Exercise goal ▸
Begin with the line that contains "handle_frame();" and continue down through the line that contains "obj.parent = None"; reproduce those lines exactly and only those.

Given data ▸
=-=-=-=-=
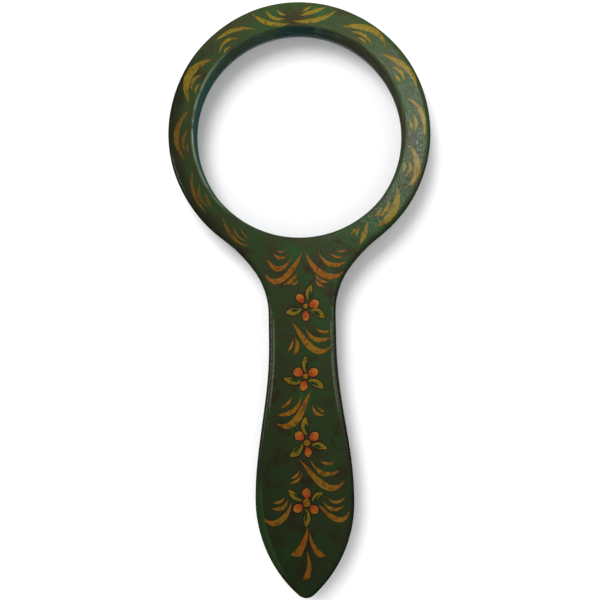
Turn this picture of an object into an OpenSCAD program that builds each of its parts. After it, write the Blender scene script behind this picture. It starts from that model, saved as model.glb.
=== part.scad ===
// Hand lens: a painted wooden frame and handle, sawn from one board, around a round reading lens.
// It lies on its flat back. +Z comes out of the painted face and +Y runs from the handle to the
// ring. The origin is the middle of its footprint, on the back face. Sizes are in millimetres.

/* [Frame] */
// Overall length, from the top of the ring to the tip of the handle
overall_l = 245.5; // [235:0.5:260]
// Outside diameter of the ring
ring_d = 108; // [106:0.5:112]
// Diameter of the round opening that is looked through
aperture_d = 86; // [84:0.5:87]
// Thickness of the board
board_t = 15; // [13:0.5:18]
// Radius of the rounded outer edges, front and back
edge_r = 2.5; // [1:0.25:2.75]
// Radius of the rounded front edge of the opening
rim_r = 1; // [0.5:0.25:2.5]

/* [Handle] */
// Width of the neck, where the handle is narrowest
neck_w = 28; // [24:0.5:32]
// Largest width of the handle
swell_w = 40.8; // [36:0.2:46]
// Angle off the long axis at which the shoulders leave the ring
shoulder_angle = 36.5; // [36:0.5:37.5]
// Radius of the hollow curve that leaves the ring
shoulder_r = 56; // [54:1:58]
// Radius of the hollow curve that runs into the neck
throat_r = 31; // [27:1:34]
// Distance from the ring's centre to where the neck begins to widen
flare_from = 86; // [80:1:95]
// Radius of the two long curves that meet at the tip
tip_side_r = 52; // [45:1:60]
// Radius of the blunt end of the tip
tip_r = 4.75; // [3:0.25:6]

/* [Lens] */
// Diameter of the lens
lens_d = 90; // [88:0.5:91]
// Focal length of the lens
focal_l = 250; // [240:5:330]
// Refractive index of the glass
glass_n = 1.517; // [1.5:0.001:1.53]
// Thickness of the lens at its ground edge
lens_edge_t = 1.5; // [1:0.1:2.5]
// How far the rear of the lens stays inside the back face
back_gap = 0.3; // [0.2:0.1:0.8]
// Least thickness of the bedding rings on either side of the lens
bedding_t = 0.3; // [0.2:0.1:0.5]

/* [Retainer] */
// Width of the turned ring that closes the back, from its inner to its outer edge
retainer_w = 6.4; // [6:0.1:6.6]
// Radius of the rounded rear inner edge of the retaining ring
retainer_edge_r = 0.8; // [0.4:0.1:1.2]
// Number of screws through the retaining ring
screw_count = 6; // [4:1:8]
// Diameter of a screw's shank
screw_d = 1.5; // [1.2:0.1:1.8]
// Diameter of a screw's countersunk head
head_d = 2.8; // [2.4:0.1:3]
// Length of a screw, head included
screw_l = 7; // [6:0.5:9]

/* [Hidden] */
$fn = 128;

ring_r = ring_d / 2;
aperture_r = aperture_d / 2;
lens_r = lens_d / 2;
neck_hw = neck_w / 2;
swell_hw = swell_w / 2;
ring_y = overall_l / 2 - ring_r;

// Gaps that let the pieces go together, and the reach of cutters past the faces they cut
seat_gap = 0.3;
lens_gap = 0.01;
retainer_gap = 0.1;
screw_gap = 0.05;
head_sink = 0.05;
past = 1;

// The rim's rounding is set this much high, so that it meets the front face at a slight angle
rim_lift = 0.1;

// Lens: both faces have one radius, and the rear one nearly reaches the back face
surface_r = 2 * focal_l * (glass_n - 1);
edge_sag = surface_r - sqrt(pow(surface_r, 2) - pow(lens_r, 2));
rim_sag = surface_r - sqrt(pow(surface_r, 2) - pow(aperture_r, 2));
rear_edge_z = back_gap + edge_sag;
front_edge_z = rear_edge_z + lens_edge_t;
rear_rim_z = back_gap + rim_sag;
front_rim_z = front_edge_z + edge_sag - rim_sag;
rear_centre_z = back_gap + surface_r;
front_centre_z = front_edge_z + edge_sag - surface_r;

// Steps in the board: the lens lies on the shoulder, and the retaining ring closes the back
retainer_t = rear_rim_z - bedding_t;
shoulder_z = front_rim_z + bedding_t;
seat_r = lens_r + seat_gap;
rim_z = board_t - rim_r + rim_lift;
retainer_r = aperture_r + retainer_w;
rebate_r = retainer_r + retainer_gap;

// Screws: on a circle midway between the lens seat and the retaining ring's edge
screw_circle_r = (seat_r + retainer_r) / 2;
screw_start_angle = 90;
head_depth = (head_d - screw_d) / 2;
point_l = 1.5;
slot_w = 0.4;
slot_depth = 0.35;

// Outline, worked out about the ring's centre with the handle towards -Y
ring_steps = 44;
curve_steps = 8;
flare_steps = 12;
tip_steps = 5;
neck_cos = ((ring_r + shoulder_r) * sin(shoulder_angle) - throat_r - neck_hw)
    / (shoulder_r - throat_r);
join_angle = acos(neck_cos);
shoulder_centre = (ring_r + shoulder_r) * [sin(shoulder_angle), -cos(shoulder_angle)];
throat_centre = shoulder_centre - (shoulder_r - throat_r) * [neck_cos, -sin(join_angle)];
tip_angle = acos((tip_side_r - swell_hw) / (tip_side_r - tip_r));
tip_y = ring_r - overall_l + tip_r;
swell_y = tip_y + (tip_side_r - tip_r) * sin(tip_angle);
side_centre = [swell_hw - tip_side_r, swell_y];

// Points on an arc about c, from angle a to angle b, leaving out the first one
function arc(c, r, a, b, steps) = [
    for (i = [1:steps]) let (t = a + (b - a) * i / steps) c + r * [cos(t), sin(t)]
];

// The handle widens along a cosine, so its edge is straight at the neck and at the swell
function flare(t) = [
    neck_hw + (swell_hw - neck_hw) * (1 - cos(180 * t)) / 2,
    -flare_from + t * (swell_y + flare_from)
];

// Right-hand half of the outline, from just past the top of the ring to just before the tip
right_half = concat(
    arc([0, 0], ring_r, 90, shoulder_angle - 90, ring_steps),
    arc(shoulder_centre, shoulder_r, shoulder_angle + 90, 180 - join_angle, curve_steps),
    arc(throat_centre, throat_r, 180 - join_angle, 180, curve_steps),
    [for (i = [0:flare_steps]) flare(i / flare_steps)],
    arc(side_centre, tip_side_r, 0, -tip_angle, curve_steps),
    [for (i = [1:tip_steps - 1]) let (t = tip_angle + (90 - tip_angle) * i / tip_steps)
        [0, tip_y] + tip_r * [cos(t), -sin(t)]]
);
half_count = len(right_half);
outline = concat(
    [[0, ring_r]],
    right_half,
    [[0, ring_r - overall_l]],
    [for (i = [half_count - 1:-1:0]) [-right_half[i].x, right_half[i].y]]
);
outline_count = len(outline);

// Outward direction at each point, for a loop that runs clockwise seen from the front
function turned_left(v) = [-v.y, v.x] / norm(v);
outward = [
    for (i = [0:outline_count - 1])
        turned_left(outline[(i + 1) % outline_count]
            - outline[(i + outline_count - 1) % outline_count])
];

// Section of the board's edge, [inset, height], from the back face to the front face
edge_steps = 5;
edge_section = concat(
    [for (i = [0:edge_steps]) let (t = 90 * i / edge_steps)
        edge_r * [1 - sin(t), 1 - cos(t)]],
    [for (i = [0:edge_steps]) let (t = 90 * i / edge_steps)
        [edge_r * (1 - cos(t)), board_t - edge_r * (1 - sin(t))]]
);
level_count = len(edge_section);

// Triangles that fill the outline, in strips from its right-hand side across to its left
face_strips = concat(
    [[0, 1, outline_count - 1]],
    [for (i = [1:half_count - 1]) each [
        [i, i + 1, outline_count - i - 1],
        [i, outline_count - i - 1, outline_count - i]
    ]],
    [[half_count, half_count + 1, half_count + 2]]
);
function turned_over(triangles) = [for (t = triangles) [t.z, t.y, t.x]];
function raised(triangles, offset) = [for (t = triangles) [for (i = t) i + offset]];

// The solid board: one loop of points a level, joined by triangles, and a face at each end
module board() {
    points = [
        for (level = edge_section, i = [0:outline_count - 1])
            let (p = outline[i] - level.x * outward[i]) [p.x, p.y, level.y]
    ];
    sides = [
        for (k = [0:level_count - 2], i = [0:outline_count - 1])
            let (
                j = (i + 1) % outline_count,
                low = k * outline_count,
                high = low + outline_count
            )
            each [[high + j, high + i, low + i], [high + j, low + i, low + j]]
    ];
    translate([0, ring_y, 0]) polyhedron(
        points,
        concat(sides, turned_over(face_strips), raised(face_strips, (level_count - 1) * outline_count)),
        convexity = 6
    );
}

// Everything turned out of the ring in one profile: rebate, lens seat, opening and rounded rim
module ring_cutter() {
    translate([0, ring_y, 0]) rotate_extrude() {
        translate([0, -past]) square([rebate_r, past + retainer_t]);
        square([seat_r, shoulder_z]);
        square([aperture_r, board_t + past]);
        difference() {
            translate([0, rim_z]) square([aperture_r + rim_r, board_t + past - rim_z]);
            translate([aperture_r + rim_r, rim_z]) circle(r = rim_r);
        }
    }
}

// Puts its children at each screw's place
module at_screws() {
    for (i = [0:screw_count - 1])
        translate([0, ring_y, 0])
            rotate([0, 0, screw_start_angle + 360 * i / screw_count])
                translate([screw_circle_r, 0, 0]) children();
}

// A ring of card on the lens's axis, thinner towards the middle where the lens bulges. outer_z and
// inner_z are the lens's surface at its ground edge and above the opening's wall, and flat_z is the
// wood that the card lies against.
module bedding_ring(outer_z, inner_z, flat_z) {
    translate([0, ring_y, 0]) rotate_extrude()
        polygon([[aperture_r, inner_z], [lens_r, outer_z], [lens_r, flat_z], [aperture_r, flat_z]]);
}

// Ring and handle in one piece of wood
module handle_frame() {
    color([0.17, 0.24, 0.13]) difference() {
        board();
        ring_cutter();
        at_screws() cylinder(r = screw_d / 2 + screw_gap, h = head_sink + screw_l + screw_gap);
    }
}

// Biconvex lens with a ground edge: what two balls and a cylinder have in common
module lens() {
    color([0.86, 0.94, 0.93, 0.4]) translate([0, ring_y, 0]) intersection() {
        translate([0, 0, rear_centre_z]) sphere(r = surface_r, $fn = 256);
        translate([0, 0, front_centre_z]) sphere(r = surface_r, $fn = 256);
        cylinder(r = lens_r, h = board_t);
    }
}

// Card ring between the shoulder and the front of the lens
module front_bedding_ring() {
    color([0.5, 0.38, 0.24])
        bedding_ring(front_edge_z + lens_gap, front_rim_z + lens_gap, shoulder_z);
}

// Card ring between the back of the lens and the retaining ring
module rear_bedding_ring() {
    color([0.5, 0.38, 0.24])
        bedding_ring(rear_edge_z - lens_gap, rear_rim_z - lens_gap, retainer_t);
}

// Turned wooden ring, flush with the back, that holds the lens in
module retaining_ring() {
    color([0.15, 0.2, 0.11]) difference() {
        translate([0, ring_y, 0]) rotate_extrude() difference() {
            translate([aperture_r, 0]) square([retainer_w, retainer_t]);
            difference() {
                translate([aperture_r - past, -past])
                    square([past + retainer_edge_r, past + retainer_edge_r]);
                translate([aperture_r + retainer_edge_r, retainer_edge_r])
                    circle(r = retainer_edge_r);
            }
        }
        at_screws() {
            translate([0, 0, -past]) cylinder(r = screw_d / 2 + screw_gap, h = retainer_t + 2 * past);
            translate([0, 0, -past]) cylinder(r = head_d / 2 + screw_gap, h = past + head_sink);
            translate([0, 0, head_sink])
                cylinder(r1 = head_d / 2 + screw_gap, r2 = screw_d / 2 + screw_gap, h = head_depth);
        }
    }
}

// One slotted countersunk screw, head at the bottom
module screw() {
    difference() {
        union() {
            cylinder(r1 = head_d / 2, r2 = screw_d / 2, h = head_depth);
            cylinder(r = screw_d / 2, h = screw_l - point_l);
            translate([0, 0, screw_l - point_l])
                cylinder(r1 = screw_d / 2, r2 = screw_d / 10, h = point_l);
        }
        translate([-head_d, -slot_w / 2, -past]) cube([2 * head_d, slot_w, past + slot_depth]);
    }
}

// The screws that hold the retaining ring
module retaining_screws() {
    color([0.72, 0.56, 0.28]) at_screws() translate([0, 0, head_sink]) screw($fn = 48);
}

handle_frame();
lens();
front_bedding_ring();
rear_bedding_ring();
retaining_ring();
retaining_screws();
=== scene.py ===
"""Hand lens: a painted wooden frame and handle round a reading lens, lying face up on a white table.

Shapes are worked out in millimetres about the middle of the ring, with the handle towards -Y and
the painted face towards +Z, and turned into metres in the CAD's frame as each piece is made.
"""

import math

import bmesh
import bpy
import numpy as np
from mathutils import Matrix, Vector, noise
from mathutils.bvhtree import BVHTree
from mathutils.geometry import delaunay_2d_cdt


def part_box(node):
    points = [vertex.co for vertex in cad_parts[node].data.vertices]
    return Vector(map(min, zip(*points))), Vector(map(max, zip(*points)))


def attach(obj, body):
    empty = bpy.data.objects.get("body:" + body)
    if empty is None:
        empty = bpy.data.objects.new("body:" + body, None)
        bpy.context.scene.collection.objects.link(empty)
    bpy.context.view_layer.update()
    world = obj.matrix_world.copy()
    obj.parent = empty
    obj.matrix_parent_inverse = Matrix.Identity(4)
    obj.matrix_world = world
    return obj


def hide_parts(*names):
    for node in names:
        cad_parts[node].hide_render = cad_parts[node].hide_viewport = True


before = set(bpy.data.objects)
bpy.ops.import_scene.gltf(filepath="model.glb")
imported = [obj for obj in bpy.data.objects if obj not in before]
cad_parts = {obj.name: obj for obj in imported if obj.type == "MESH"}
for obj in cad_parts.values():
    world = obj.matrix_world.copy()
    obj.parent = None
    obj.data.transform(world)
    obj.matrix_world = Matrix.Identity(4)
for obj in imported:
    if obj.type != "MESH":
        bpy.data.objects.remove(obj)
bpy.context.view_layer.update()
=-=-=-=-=
The reply ▸
handle_frame();
lens();
front_bedding_ring();
rear_bedding_ring();
retaining_ring();
retaining_screws();
=== scene.py ===
"""Hand lens: a painted wooden frame and handle round a reading lens, lying face up on a white table.

Shapes are worked out in millimetres about the middle of the ring, with the handle towards -Y and
the painted face towards +Z, and turned into metres in the CAD's frame as each piece is made.
"""

import math

import bmesh
import bpy
import numpy as np
from mathutils import Matrix, Vector, noise
from mathutils.bvhtree import BVHTree
from mathutils.geometry import delaunay_2d_cdt


def part_box(node):
    points = [vertex.co for vertex in cad_parts[node].data.vertices]
    return Vector(map(min, zip(*points))), Vector(map(max, zip(*points)))


def attach(obj, body):
    empty = bpy.data.objects.get("body:" + body)
    if empty is None:
        empty = bpy.data.objects.new("body:" + body, None)
        bpy.context.scene.collection.objects.link(empty)
    bpy.context.view_layer.update()
    world = obj.matrix_world.copy()
    obj.parent = empty
    obj.matrix_parent_inverse = Matrix.Identity(4)
    obj.matrix_world = world
    return obj


def hide_parts(*names):
    for node in names:
        cad_parts[node].hide_render = cad_parts[node].hide_viewport = True


before = set(bpy.data.objects)
bpy.ops.import_scene.gltf(filepath="model.glb")
imported = [obj for obj in bpy.data.objects if obj not in before]
cad_parts = {obj.name: obj for obj in imported if obj.type == "MESH"}
for obj in cad_parts.values():
    world = obj.matrix_world.copy()
    obj.parent = None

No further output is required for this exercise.